Bayesian inference provides a systematic and rational framework for
learning complex physical models from complex observational data. In
the resulting Bayesian inverse problem (BIP), we employ observational
data and a model mapping parameters to observations to infer unknown
parameters and quantify their uncertainty, in the form of a posterior
probability distribution. But this begs the question: how do we choose
the data in the first place? The problem of choosing the optimal
training data for a BIP can be formulated as the following optimal
experimental design (OED) problem: optimize the design of a data
acquisition system (sensor locations, what is measured and how often,
etc.) to minimize some measure of the uncertainty in the inferred
parameters.
This constitutes a challenge of the highest order. First, the
parameters to be inferred in the inverse problem are often infinite
dimensional spatially correlated fields, whose discretization yields
high dimensional parameter spaces that can number in the
millions. Second, the physical models to be learned are often complex
PDE systems that are computationally expensive to solve. Third, the
BIP---difficult as it is---is merely an inner problem within the outer
OED problem, to be solved at each optimization iteration. And fourth,
efficient optimization algorithms for the OED problem require
gradients of the OED objective function with respect to the design
parameters, meaning that we must differentiate through the BIP
solution.
An attractive objective function for OED is the expected information
gain (EIG), which can be understood as the expected Kullback--Leibler
divergence between prior and posterior. Naive evaluation of EIG is
intractable for large-scale problems due to the large number of
samples required in double-loop Monte Carlo. Here we invoke an
approximation of the EIG based on the Laplace approximation of the
posterior. Each evaluation of the objective function then requires
computing a sample average approximation (over possible realizations
of the data) of the information gain (IG) between the Laplace
approximation and the Gaussian prior distribution. Since the IG
involves the KL divergence between two Gaussians, it can be expressed
in closed form, in particular in terms of the log-determinant and
trace of the prior-preconditioned posterior covariance operator. A
randomized eigensolver allows us to estimate these invariants at a
cost---measured in number of forward PDE solves---that is independent
of the dimension of the parameter space, resulting in scalable
evaluation of the OED objective.

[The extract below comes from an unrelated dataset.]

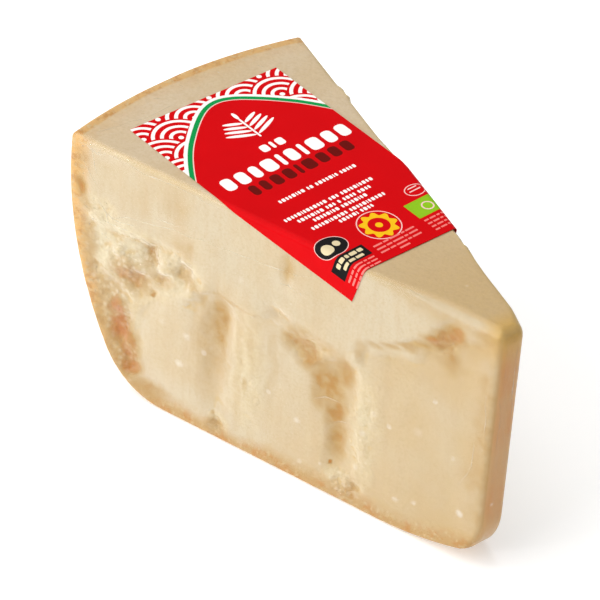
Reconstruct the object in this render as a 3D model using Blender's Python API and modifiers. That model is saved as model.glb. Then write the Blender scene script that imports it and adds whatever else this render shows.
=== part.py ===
"""A chunk of hard cheese in its clear film, with the paper label stuck over its top.

The chunk is a sector of half a wheel: a flat sawn top, a bulging rind at the back, two cut faces that were
started with a wire and then split, and a narrow face where the wheel's middle was cut away.
Metres, +Z up. The chunk is shaped round the wheel's axis, with the tip towards +X, and is then moved so that
the origin is at the middle of its underside.
"""

import math

import bmesh
import bpy
import numpy as np
from mathutils import noise

MM = 0.001

# The wheel that the chunk comes from
WHEEL_RADIUS = 0.2212
CHUNK_HEIGHT = 0.114
BELLY_HEIGHT = 0.100
BARREL_RADIUS = 0.180
FOOT_RADIUS = 0.032
DISH_RADIUS = 0.070
DISH_DEPTH = 0.006
DISH_SPAN = 0.040
RIND_THICKNESS = 0.009

# How it was cut
CUT_ANGLE = math.radians(30)
TIP_DISTANCE = 0.0218
TIP_ROLL_HEIGHT = 0.023
TIP_ROLL_DEPTH = 0.0115
CUT_EDGE = 0.0020
SHARP_EDGE = 0.0013
SOFT_EDGE = 0.0060
TIP_EDGE = 0.0030
SOFT_FROM = 0.085
SOFT_TO = 0.045

# The label: length towards the tip, and its two long edges either side of the middle line
LABEL_BACK = -0.2010
LABEL_FRONT = -0.0808
LABEL_NEAR = -0.0381
LABEL_FAR = 0.0347
LABEL_THICKNESS = 0.0002
LABEL_GAP = 0.0003
LABEL_FAR_STAND_OFF = 0.0023

# How finely the solids are made
PROFILE_STEPS = 10
WHEEL_STEPS = 144
MERGE_DISTANCE = 0.00005
VOXEL = 0.0021
CHUNK_FACES = 8600
SETTLE_STEPS = 6
PROBE = 0.0001
LEAST_STEEPNESS = 0.3
LEVEL_REACH = 0.0002
BEND_STEPS = 5

HALF_SINE = math.sin(CUT_ANGLE / 2)
HALF_COSINE = math.cos(CUT_ANGLE / 2)
BARREL_CENTRE = WHEEL_RADIUS - BARREL_RADIUS
FOOT_REACH = math.sqrt((BARREL_RADIUS - FOOT_RADIUS) ** 2 - (BELLY_HEIGHT - FOOT_RADIUS) ** 2)
FOOT_CENTRE = BARREL_CENTRE + FOOT_REACH

# The split faces, in millimetres: distance from the wheel's axis, height above the base.
# Above its lip the face is the smooth cut of the wire, and below it the cheese was split and lies deeper.
NEAR_LIP = [(24, 114), (36, 109), (43, 104), (50, 96), (57, 91), (70, 85), (80, 80), (87, 70), (92, 70),
            (100, 72), (116, 74), (124, 76), (133, 69), (153, 71), (160, 77), (166, 83), (176, 85), (188, 80),
            (212, 84)]
FAR_LIP = [(24, 92), (45, 88), (60, 74), (82, 66), (104, 78), (128, 72), (150, 60), (172, 66), (190, 78),
           (212, 72)]
SPLIT_DEPTH = 1.8
LIP_HEIGHT = 9.0

# Hollows (deeper) and ridges (prouder): name, distance, height, half width, half height, depth.
NEAR_FORMS = [
    ("smooth panel by the tip", 54, 50, 24, 40, -0.8),
    ("rough ridge by the tip", 80, 40, 7, 32, -1.5),
    ("long hollow", 92, 34, 7, 20, 2.6),
    ("hollow under the lip, tip side", 97, 57, 8, 9, 2.2),
    ("hollow under the lip, rind side", 110, 64, 8, 6, 2.6),
    ("smooth middle panel", 112, 30, 12, 24, -0.6),
    ("rough middle ridge", 135, 38, 10, 34, -1.9),
    ("valley beside the middle ridge", 150, 48, 5, 20, 2.6),
    ("smooth panel by the rind", 168, 34, 14, 24, -0.8),
    ("crumbled hollow, low", 185, 57, 8, 6, 2.4),
    ("crumbled hollow, middle", 171, 67, 7, 4, 2.4),
    ("crumbled hollow, high", 162, 77, 4, 5, 1.4),
    ("crumbled hollow by the rind", 183, 74, 4, 6, 1.8),
    ("curd lump, high", 176, 76, 4, 4, -1.4),
    ("curd lump by the rind", 199, 60, 6, 7, -1.6),
    ("pit by the rind, high", 215, 92, 3, 4, 1.2),
    ("pit by the rind, middle", 193, 34, 6, 8, 2.0),
    ("pit by the rind, low", 190, 18, 5, 6, 1.6),
    ("torn spot near the tip", 45, 100, 6, 7, 2.2),
    ("tail of the torn spot", 53, 93, 7, 4, 1.6),
    ("dent under the label's corner", 118, 98, 3, 5, 0.7),
    ("dent near the rind", 170, 102, 4, 6, 0.4),
    ("chipped foot, middle", 147, 5, 4, 4, 1.6),
    ("chipped foot, tip side", 82, 7, 5, 4, 1.6),
]
FAR_FORMS = [
    ("swelling below the top edge", 103, 96, 30, 26, -3.4),
    ("rough ridge by the tip", 66, 34, 9, 30, -2.4),
    ("deep hollow beside it", 82, 44, 6, 14, 4.0),
    ("rough middle ridge", 122, 36, 9, 34, -2.2),
    ("valley behind it", 138, 40, 6, 20, 2.8),
    ("broad ridge by the rind", 166, 34, 12, 30, -2.4),
    ("crumbled hollow, high", 150, 66, 9, 5, 2.6),
    ("crumbled hollow, low", 188, 52, 8, 8, 2.8),
    ("pit by the rind", 200, 40, 5, 6, 2.6),
    ("notch in the top edge", 178, 112, 3, 5, -1.6),
    ("chipped foot", 108, 7, 8, 4, 1.6),
]
# Each form is at full depth in its middle and dies away at this many times its half size.
FORM_REACH = 1.5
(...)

Variational adjoint methods are then
used to efficiently compute the gradient of the OED objective function
with respect to the experimental design variables, thus leading to an
efficient and scalable Laplace-approximation based OED
method. Moreover, the resulting method inherits the fine-grained
parallel efficiency of the forward PDE solver, despite being tightly
coupled. We present numerical results demonstrating the scalability
and efficiency of this approach. In particular, the results
demonstrate that the number of required PDE solves is independent of
the parameter dimension, and only weakly dependent on the data
dimension.
This work is joint with Umberto Villa.